Block devices

one simple building stone

© 2010, 2011, 2012 Dennis Leeuw dleeuw at made-it dot com
License: GPLv2 or later

Index

    1. Introduction
    2. Working with block devices

Introduction

A block device is a device where you can read blocks from and write blocks to. Harddisks, DVD-drives, and USB-sticks are all block devices. Block devices are able to read block 12 and then block 5709, so it does not have to be insequence.

Probably the only character device you may come across when dealing with storage is a tape unit.

A block is a size unit. The size of a block on a harddisk is 512, 1024, 2048 or 4096 bytes. More is also possible. The block size means that when you write a file of 12 bytes to a disk that is formatted with a blocksize of 2048, the file occupies 2048 bytes. You might think that it is then best to always use the smallest blocksize possible. This is not true. The smaller the blocksize the more blocks are needed on a disk to hold the data, which means that fragmentation chances get higher, which degrades performance.

Larger block sizes will help disk I/O performance when using large files, such as databases. The larger block can be read at once, there are less blocks to read, so there is less searching done.

There of course also needs to be some table that tells which blocks belong to which file. The more entries in this table the lomnger it takes to retrieve the entire file.

A harddisk can not read blocksizes smaller then 512 bytes. So smaller files can only be read by reading 512 bytes and discarding the rest.
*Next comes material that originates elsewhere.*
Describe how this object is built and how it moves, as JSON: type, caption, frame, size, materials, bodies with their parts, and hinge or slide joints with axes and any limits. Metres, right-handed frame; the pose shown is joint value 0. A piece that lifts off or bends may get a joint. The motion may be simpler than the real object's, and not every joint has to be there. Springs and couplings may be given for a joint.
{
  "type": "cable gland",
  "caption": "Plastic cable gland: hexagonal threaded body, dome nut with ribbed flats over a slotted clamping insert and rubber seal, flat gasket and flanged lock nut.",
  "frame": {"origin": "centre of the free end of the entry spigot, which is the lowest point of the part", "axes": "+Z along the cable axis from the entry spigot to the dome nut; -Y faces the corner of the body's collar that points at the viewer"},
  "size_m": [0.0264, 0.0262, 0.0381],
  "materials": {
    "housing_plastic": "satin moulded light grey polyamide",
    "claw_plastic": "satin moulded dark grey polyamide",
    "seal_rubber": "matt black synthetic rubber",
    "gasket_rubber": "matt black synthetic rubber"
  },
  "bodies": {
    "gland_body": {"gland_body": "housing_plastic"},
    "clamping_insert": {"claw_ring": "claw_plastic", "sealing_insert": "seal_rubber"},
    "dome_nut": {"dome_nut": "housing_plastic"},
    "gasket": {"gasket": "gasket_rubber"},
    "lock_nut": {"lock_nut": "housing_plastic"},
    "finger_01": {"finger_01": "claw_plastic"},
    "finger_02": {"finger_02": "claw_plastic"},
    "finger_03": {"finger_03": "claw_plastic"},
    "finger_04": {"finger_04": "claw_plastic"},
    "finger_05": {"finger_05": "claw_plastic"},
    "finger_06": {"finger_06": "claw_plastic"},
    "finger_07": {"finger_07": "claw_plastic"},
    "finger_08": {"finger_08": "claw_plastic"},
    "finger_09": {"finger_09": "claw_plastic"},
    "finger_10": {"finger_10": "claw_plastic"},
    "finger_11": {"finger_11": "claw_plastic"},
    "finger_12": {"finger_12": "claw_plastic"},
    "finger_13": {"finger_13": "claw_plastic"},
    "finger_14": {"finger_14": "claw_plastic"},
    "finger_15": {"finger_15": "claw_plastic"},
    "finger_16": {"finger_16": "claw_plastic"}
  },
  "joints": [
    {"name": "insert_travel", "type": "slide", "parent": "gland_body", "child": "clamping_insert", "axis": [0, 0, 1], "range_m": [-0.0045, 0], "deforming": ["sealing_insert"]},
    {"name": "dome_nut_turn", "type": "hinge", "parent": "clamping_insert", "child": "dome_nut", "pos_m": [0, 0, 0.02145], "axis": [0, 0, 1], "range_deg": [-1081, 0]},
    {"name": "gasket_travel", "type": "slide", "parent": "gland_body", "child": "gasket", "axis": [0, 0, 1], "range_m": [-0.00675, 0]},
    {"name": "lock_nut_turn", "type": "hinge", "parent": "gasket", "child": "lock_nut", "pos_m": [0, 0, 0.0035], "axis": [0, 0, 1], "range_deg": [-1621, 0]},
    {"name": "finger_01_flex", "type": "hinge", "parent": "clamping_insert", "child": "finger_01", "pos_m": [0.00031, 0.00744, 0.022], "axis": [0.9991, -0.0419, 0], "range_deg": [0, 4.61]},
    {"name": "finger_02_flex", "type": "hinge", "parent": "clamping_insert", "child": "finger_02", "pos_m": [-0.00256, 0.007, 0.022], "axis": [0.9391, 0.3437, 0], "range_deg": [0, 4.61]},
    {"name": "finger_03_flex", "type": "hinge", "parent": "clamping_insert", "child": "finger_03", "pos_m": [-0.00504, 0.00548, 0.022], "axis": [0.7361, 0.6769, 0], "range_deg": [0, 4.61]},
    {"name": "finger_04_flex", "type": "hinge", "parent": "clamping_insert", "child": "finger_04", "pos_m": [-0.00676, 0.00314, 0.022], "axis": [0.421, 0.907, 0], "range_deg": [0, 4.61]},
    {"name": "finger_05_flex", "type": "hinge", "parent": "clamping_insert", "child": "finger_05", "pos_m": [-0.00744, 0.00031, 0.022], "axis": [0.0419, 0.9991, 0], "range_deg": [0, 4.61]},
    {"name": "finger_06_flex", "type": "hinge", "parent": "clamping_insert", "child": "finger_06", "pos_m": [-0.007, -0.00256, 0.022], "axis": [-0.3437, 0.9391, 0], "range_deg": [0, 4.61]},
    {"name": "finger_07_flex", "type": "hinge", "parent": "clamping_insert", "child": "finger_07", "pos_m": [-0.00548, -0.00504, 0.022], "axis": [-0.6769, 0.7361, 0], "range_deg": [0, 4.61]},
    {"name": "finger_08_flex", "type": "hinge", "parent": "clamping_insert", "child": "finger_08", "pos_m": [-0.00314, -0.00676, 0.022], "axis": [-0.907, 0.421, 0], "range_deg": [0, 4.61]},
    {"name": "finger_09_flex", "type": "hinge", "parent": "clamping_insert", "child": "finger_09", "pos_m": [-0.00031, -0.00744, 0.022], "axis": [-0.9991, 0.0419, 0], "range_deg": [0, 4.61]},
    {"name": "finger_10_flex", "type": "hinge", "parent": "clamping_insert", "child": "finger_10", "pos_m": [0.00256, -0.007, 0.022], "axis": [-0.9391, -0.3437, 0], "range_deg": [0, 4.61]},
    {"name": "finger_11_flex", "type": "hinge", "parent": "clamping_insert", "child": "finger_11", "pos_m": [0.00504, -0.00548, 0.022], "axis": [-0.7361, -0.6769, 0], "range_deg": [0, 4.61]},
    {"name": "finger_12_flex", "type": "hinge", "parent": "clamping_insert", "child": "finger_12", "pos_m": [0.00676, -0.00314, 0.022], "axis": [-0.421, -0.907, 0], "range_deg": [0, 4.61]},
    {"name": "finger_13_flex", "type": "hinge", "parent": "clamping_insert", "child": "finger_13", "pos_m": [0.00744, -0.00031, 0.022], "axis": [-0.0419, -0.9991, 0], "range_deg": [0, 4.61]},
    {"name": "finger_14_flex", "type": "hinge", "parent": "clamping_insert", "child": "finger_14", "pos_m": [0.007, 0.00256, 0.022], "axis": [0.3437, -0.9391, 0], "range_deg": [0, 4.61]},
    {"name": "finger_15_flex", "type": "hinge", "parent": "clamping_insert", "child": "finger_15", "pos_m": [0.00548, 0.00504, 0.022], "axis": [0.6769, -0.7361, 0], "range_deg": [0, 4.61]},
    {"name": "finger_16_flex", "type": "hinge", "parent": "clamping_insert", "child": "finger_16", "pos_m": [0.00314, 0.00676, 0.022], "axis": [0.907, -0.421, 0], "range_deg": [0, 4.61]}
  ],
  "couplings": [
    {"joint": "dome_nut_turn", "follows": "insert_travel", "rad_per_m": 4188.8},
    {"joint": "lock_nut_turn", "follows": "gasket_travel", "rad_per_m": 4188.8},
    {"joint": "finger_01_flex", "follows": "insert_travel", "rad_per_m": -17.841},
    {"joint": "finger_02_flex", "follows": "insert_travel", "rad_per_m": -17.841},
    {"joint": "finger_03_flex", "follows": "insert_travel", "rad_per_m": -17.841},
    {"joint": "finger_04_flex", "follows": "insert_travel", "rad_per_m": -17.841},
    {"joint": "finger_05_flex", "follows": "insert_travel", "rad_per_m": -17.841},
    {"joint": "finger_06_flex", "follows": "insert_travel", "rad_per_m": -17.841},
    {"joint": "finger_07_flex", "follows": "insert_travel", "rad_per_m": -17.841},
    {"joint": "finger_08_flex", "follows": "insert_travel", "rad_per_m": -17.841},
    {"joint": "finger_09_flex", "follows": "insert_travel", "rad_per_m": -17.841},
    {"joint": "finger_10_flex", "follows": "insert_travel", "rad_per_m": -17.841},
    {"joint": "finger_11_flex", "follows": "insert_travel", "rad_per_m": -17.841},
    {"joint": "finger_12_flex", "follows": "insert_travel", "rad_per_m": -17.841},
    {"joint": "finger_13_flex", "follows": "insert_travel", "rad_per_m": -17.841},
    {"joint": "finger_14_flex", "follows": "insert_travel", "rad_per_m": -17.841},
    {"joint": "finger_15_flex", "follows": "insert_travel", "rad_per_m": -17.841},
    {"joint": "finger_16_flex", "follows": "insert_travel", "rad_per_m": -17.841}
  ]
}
Each block device has an entry in /dev. IDE-disks start with hd and SCSI-devices start with sd. The disk are numbered with letters of the alphabet, and partitions are numbered with numbers. So the first partition on the first IDE-disk is called /dev/hda1.

Working with block devices

Use ls -l on /dev/disk/ to see more information about how everything is interrelated. All files are symlinks in the directories below /dev/disk, so you can see which id, path, label or uuid is mapped to which block device.

ls -l /dev/disk/by-id/
total 0
lrwxrwxrwx 1 root root  9 2009-11-16 09:46 ata-WDC_WD800JD-75MSA3_WD-WMAM9ARM8462 -> ../../sda
lrwxrwxrwx 1 root root 10 2009-11-16 09:46 ata-WDC_WD800JD-75MSA3_WD-WMAM9ARM8462-part1 -> ../../sda1
lrwxrwxrwx 1 root root 10 2009-11-16 09:46 ata-WDC_WD800JD-75MSA3_WD-WMAM9ARM8462-part2 -> ../../sda2
lrwxrwxrwx 1 root root  9 2009-11-16 09:46 scsi-SATA_WDC_WD800JD-75M_WD-WMAM9ARM8462 -> ../../sda
lrwxrwxrwx 1 root root 10 2009-11-16 09:46 scsi-SATA_WDC_WD800JD-75M_WD-WMAM9ARM8462-part1 -> ../../sda1
lrwxrwxrwx 1 root root 10 2009-11-16 09:46 scsi-SATA_WDC_WD800JD-75M_WD-WMAM9ARM8462-part2 -> ../../sda2

ls -l /dev/hd*

ls -l /dev/sd*

mknod:

mknod -m 666 hda b 3 0
mknod -m 666 hda1 b 3 1
mknod -m 666 hda2 b 3 2
mknod -m 666 hda3 b 3 3

To optimize the settings SATA and IDE devices there is the hdparm tool. The SAS and SCSI counter part is called sdparm.